STERNDALE BENNETT Piano Sonata SCHUMANN Symphonic Etudes

Author: 
Harriet Smith
A018. STERNDALE BENNETT Piano Sonata SCHUMANN Symphonic EtudesSTERNDALE BENNETT Piano Sonata SCHUMANN Symphonic Etudes

STERNDALE BENNETT Piano Sonata SCHUMANN Symphonic Etudes

  • Sonata for Piano No. 1
  • Etudes symphoniques, 'Symphonic Studies'

The long-neglected British composer William Sterndale Bennett moved in the highest musical circles, being a close friend of both Mendelssohn and Schumann. There’s an aptness to the programming of this disc, Bennett’s sonata having been dedicated to Mendelssohn on the occasion of his wedding in 1837, while Schumann’s Études symphoniques were in turn dedicated to Bennett. And how good it is to hear this sonata – which I hadn’t previously encountered – a big, bold work, contemporary with those of Schumann and an interesting gap-filler in the period directly after Beethoven and Schubert.

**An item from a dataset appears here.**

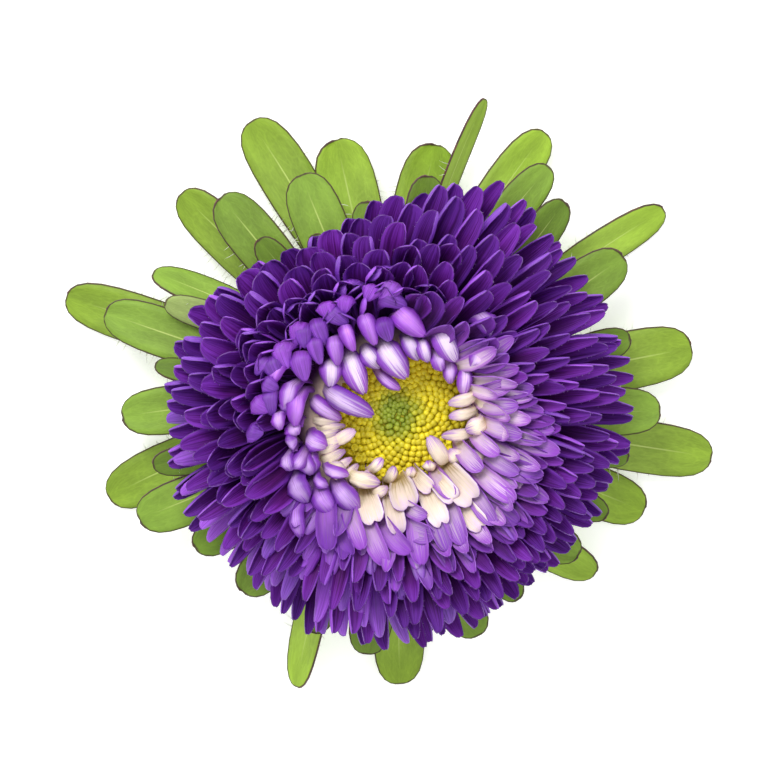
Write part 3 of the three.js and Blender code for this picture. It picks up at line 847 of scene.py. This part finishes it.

Bennett sticks to the conventional four movements and, if you don’t exactly come away whistling the tunes, it scores high on drama and there’s plenty of contrast within it. Hiroaki Takenouchi could perhaps have given the first movement more of an overall sweep and had a slightly more fearless approach in the Scherzo second movement (less to do with sheer speed and more about keeping the accompaniment at a lower dynamic level) but he shapes the Mendelssohnian Trio elegantly and the slow movement is nicely songful. Bennett’s drivingly virtuoso finale is a real test of an artist’s stamina and Takenouchi gives it his all, finding good contrast in the occasional moments of introspection.

Takenouchi plays the earliest published version of Schumann’s Études symphoniques, which is not helped by its somewhat meandering final étude – Schumann was surely right to rethink this. But here the competition on disc is intense. In an effort to make the piece his own, Takenouchi seems to try too hard. Rather than opening with a majestic sweep, he picks at particular details, dulling the sense of movement; and the agogic pauses of Étude 1 sound warning bells for what is to come. There’s also a sense that Takenouchi is at times struggling with the physical aspects of this piece – and numbers such as the Études 3, 4 and 10 don’t really take off. Matters improve slightly in Étude 8, which avoids becoming too percussive, while I was heartened that he didn’t take the final number too slowly. But this doesn’t change a thing in terms of the Schumann discography. I’ll be sticking to Hamelin, Anda (live at the 1955 Edinburgh Festival) and the extraordinary Alexander Romanovsky.